While USDJPY had remained in a narrow range with some bearish interests (2% from mid-109 to mid-111) until early this week as both USD and JPY moved together. USDJPY this week extended its downside and heading for 110 level.
This week’s USDJPY rally despite the US-China trade war deterioration was somewhat puzzling to us, but it likely reflects market optimism about the situation. It is consistent with that the US announcement of additional tariffs on $200bn worth of Chinese imports did not trigger the VIX spike (refer above chart). Whether the markets can keep up with the optimism would be important for JPY in near future.
This week, the US Fed is expected to hold rates as widely anticipated. Upcoming data would likely reinforce the views for further hikes.
While the Bank of Japan is also scheduled for its monetary policy that is most likely to dispel policy normalisation expectations.

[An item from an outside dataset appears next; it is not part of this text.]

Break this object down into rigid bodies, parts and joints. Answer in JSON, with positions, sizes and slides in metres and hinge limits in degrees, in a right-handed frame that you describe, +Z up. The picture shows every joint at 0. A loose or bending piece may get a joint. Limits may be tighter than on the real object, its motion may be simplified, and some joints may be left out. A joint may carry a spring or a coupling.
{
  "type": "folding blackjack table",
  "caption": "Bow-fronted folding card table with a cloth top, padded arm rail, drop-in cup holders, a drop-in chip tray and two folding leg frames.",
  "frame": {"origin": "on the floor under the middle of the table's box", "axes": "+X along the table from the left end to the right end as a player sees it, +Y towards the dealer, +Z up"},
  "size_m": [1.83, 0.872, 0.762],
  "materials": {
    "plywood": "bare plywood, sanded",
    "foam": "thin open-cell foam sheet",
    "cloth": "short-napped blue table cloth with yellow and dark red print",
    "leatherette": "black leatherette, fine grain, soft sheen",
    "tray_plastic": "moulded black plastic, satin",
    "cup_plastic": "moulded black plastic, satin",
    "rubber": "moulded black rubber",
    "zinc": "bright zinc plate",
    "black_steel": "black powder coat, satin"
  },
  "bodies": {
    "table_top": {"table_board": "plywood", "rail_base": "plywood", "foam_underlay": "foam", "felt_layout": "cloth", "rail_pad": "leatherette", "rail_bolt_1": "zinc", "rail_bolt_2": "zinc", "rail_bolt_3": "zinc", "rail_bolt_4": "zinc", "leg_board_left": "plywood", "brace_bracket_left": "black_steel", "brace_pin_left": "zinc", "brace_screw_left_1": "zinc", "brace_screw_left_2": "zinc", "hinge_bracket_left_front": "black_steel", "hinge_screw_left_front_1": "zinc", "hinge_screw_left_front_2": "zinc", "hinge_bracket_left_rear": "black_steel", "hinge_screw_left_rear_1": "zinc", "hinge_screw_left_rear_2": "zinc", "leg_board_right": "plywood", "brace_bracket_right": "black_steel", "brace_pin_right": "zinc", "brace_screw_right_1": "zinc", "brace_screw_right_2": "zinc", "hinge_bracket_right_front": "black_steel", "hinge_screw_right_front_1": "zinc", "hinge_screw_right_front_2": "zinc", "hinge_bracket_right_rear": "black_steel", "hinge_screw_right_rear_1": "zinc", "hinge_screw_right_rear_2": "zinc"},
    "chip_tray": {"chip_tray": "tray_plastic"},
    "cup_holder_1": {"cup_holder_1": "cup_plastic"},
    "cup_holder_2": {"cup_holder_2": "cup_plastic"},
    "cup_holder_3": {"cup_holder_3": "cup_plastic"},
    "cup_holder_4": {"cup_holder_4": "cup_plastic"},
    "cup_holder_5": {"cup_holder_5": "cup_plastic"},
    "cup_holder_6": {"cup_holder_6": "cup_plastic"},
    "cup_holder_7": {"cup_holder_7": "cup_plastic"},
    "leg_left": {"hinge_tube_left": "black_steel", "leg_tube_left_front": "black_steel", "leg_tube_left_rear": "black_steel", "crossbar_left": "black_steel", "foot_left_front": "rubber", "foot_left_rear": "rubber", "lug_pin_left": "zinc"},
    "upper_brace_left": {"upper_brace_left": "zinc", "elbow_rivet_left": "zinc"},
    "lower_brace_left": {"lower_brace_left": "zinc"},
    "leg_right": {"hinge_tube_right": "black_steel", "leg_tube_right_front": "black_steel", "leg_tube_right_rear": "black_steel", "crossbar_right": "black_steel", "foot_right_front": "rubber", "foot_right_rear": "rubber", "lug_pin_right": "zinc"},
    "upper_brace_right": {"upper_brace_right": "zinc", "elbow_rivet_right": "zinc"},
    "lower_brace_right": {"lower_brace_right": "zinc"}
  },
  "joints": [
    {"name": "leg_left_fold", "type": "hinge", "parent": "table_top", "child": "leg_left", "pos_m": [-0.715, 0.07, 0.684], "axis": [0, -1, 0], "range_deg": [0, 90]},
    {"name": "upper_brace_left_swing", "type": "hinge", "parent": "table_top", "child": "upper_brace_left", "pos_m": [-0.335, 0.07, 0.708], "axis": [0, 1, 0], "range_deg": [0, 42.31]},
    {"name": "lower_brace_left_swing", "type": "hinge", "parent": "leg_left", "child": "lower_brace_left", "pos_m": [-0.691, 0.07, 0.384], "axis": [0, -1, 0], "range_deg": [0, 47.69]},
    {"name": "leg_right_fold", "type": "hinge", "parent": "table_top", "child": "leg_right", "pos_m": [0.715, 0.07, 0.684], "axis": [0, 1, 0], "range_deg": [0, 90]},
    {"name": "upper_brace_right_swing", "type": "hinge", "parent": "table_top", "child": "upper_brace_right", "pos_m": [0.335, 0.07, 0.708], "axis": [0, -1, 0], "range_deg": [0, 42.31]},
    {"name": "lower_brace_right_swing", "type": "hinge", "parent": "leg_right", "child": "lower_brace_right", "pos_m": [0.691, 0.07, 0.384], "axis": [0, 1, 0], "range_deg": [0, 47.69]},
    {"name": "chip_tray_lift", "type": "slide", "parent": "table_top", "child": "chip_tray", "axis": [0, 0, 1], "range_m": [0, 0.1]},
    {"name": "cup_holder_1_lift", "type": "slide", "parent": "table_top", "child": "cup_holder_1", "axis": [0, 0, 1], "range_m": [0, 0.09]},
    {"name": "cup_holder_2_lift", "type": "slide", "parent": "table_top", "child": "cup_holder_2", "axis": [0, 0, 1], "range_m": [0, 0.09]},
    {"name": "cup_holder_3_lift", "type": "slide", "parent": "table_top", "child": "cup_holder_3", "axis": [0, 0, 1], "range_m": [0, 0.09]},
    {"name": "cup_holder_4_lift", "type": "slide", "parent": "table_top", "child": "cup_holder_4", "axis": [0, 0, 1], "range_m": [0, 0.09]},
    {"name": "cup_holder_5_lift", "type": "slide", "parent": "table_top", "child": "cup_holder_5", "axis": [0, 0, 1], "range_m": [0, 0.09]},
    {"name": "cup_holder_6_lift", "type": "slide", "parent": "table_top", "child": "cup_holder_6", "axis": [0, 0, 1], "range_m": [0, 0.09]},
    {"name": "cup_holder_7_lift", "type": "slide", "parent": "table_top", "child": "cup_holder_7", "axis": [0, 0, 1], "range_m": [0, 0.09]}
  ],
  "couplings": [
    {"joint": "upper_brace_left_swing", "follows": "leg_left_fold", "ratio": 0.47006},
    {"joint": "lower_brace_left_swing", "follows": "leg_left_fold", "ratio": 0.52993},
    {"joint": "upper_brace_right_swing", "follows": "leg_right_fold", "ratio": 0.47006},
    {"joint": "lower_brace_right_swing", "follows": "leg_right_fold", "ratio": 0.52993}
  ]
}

As USDJPY was well anticipated for price spikes in short run, the pair has significantly risen from the lows of 104.629 levels to the recent highs of 112.420 levels amid the major downtrend, we’ve already advocated diagonal put ratio back spread about a fortnight ago.
Diagonal Put Ratio Back Spread as Volatility Trading Strategy Amid Bearish Scenarios:
The execution: If you ponder upon cost effectiveness and wouldn’t like to divert exposure, we advocate buying USDJPY 2w/2m put ratio back spread strikes 112.634/110.595 (2 lots), (vanilla: 0.75%, spot ref: 111.09). A 2:1 put back spread can be implemented by buying a number of puts at a higher strike and buying twice the number of puts at a lower strike.
Rationale: The current implied volatility of ATM USDJPY contract is trading at 15.35%, as the positively skewed IVs of 2m tenors signify the hedging sentiments for the further downside risks over the period of time, this appears to be conducive for put option holders. On the flip side, it is wise to utilize abrupt rallies amid shrinking vols in the below-stated options strategy.
The positively skewed implied volatilities of 2m tenors signify the hedging sentiments for the further downside risks, this appears to be conducive for put option holders.
This bearish sentiment is substantiated by the mounting negative risk reversal (RRs) numbers, and negative RRs indicate the hedging sentiments for the bearish risks appears to be intact.
What makes strategy more attractive: Short leg (ITM shorts) of this strategy would have fetched attractive yields as the underlying spot FX has significantly spiked above, while long legs are yet to function having two months of expiry.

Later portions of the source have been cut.